◆ STATED PROBLEM ◆
Copy each line exactly. Leave nothing out.

◆ INPUT ROWS ◆
--- BEGIN ---
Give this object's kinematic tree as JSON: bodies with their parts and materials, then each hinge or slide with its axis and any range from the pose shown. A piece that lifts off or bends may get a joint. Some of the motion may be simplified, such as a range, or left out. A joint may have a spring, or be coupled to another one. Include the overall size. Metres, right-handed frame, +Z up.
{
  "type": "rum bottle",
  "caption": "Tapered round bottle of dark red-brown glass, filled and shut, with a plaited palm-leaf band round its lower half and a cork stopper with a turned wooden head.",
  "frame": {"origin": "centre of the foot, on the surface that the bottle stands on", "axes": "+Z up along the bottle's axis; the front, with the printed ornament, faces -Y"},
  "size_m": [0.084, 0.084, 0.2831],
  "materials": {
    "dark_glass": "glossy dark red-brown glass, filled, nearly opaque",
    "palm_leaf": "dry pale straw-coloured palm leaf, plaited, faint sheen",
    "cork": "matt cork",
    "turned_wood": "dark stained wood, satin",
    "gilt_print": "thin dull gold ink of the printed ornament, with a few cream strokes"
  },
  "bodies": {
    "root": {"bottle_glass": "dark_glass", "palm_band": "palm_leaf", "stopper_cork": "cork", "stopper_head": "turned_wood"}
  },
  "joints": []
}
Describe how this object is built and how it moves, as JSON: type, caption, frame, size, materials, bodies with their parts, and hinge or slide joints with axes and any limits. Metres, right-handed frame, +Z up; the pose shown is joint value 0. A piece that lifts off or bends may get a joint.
--- END ---
◆ THE ANSWER ◆
Give this object's kinematic tree as JSON: bodies with their parts and materials, then each hinge or slide with its axis and any range from the pose shown. A piece that lifts off or bends may get a joint. Some of the motion may be simplified, such as a range, or left out. A joint may have a spring, or be coupled to another one. Include the overall size. Metres, right-handed frame, +Z up.
{
  "type": "rum bottle",
  "caption": "Tapered round bottle of dark red-brown glass, filled and shut, with a plaited palm-leaf band round its lower half and a cork stopper with a turned wooden head.",
  "frame": {"origin": "centre of the foot, on the surface that the bottle stands on", "axes": "+Z up along the bottle's axis; the front, with the printed ornament, faces -Y"},
  "size_m": [0.084, 0.084, 0.2831],
  "materials": {
    "dark_glass": "glossy dark red-brown glass, filled, nearly opaque",
    "palm_leaf": "dry pale straw-coloured palm leaf, plaited, faint sheen",
    "cork": "matt cork",
    "turned_wood": "dark stained wood, satin",
    "gilt_print": "thin dull gold ink of the printed ornament, with a few cream strokes"
  },
  "bodies": {
    "root": {"bottle_glass": "dark_glass", "palm_band": "palm_leaf", "stopper_cork": "cork", "stopper_head": "turned_wood"}
  },
  "joints": []
}
Describe how this object is built and how it moves, as JSON: type, caption, frame, size, materials, bodies with their parts, and hinge or slide joints with axes and any limits. Metres, right-handed frame, +Z up; the pose shown is joint value 0. A piece that lifts off or bends may get a joint.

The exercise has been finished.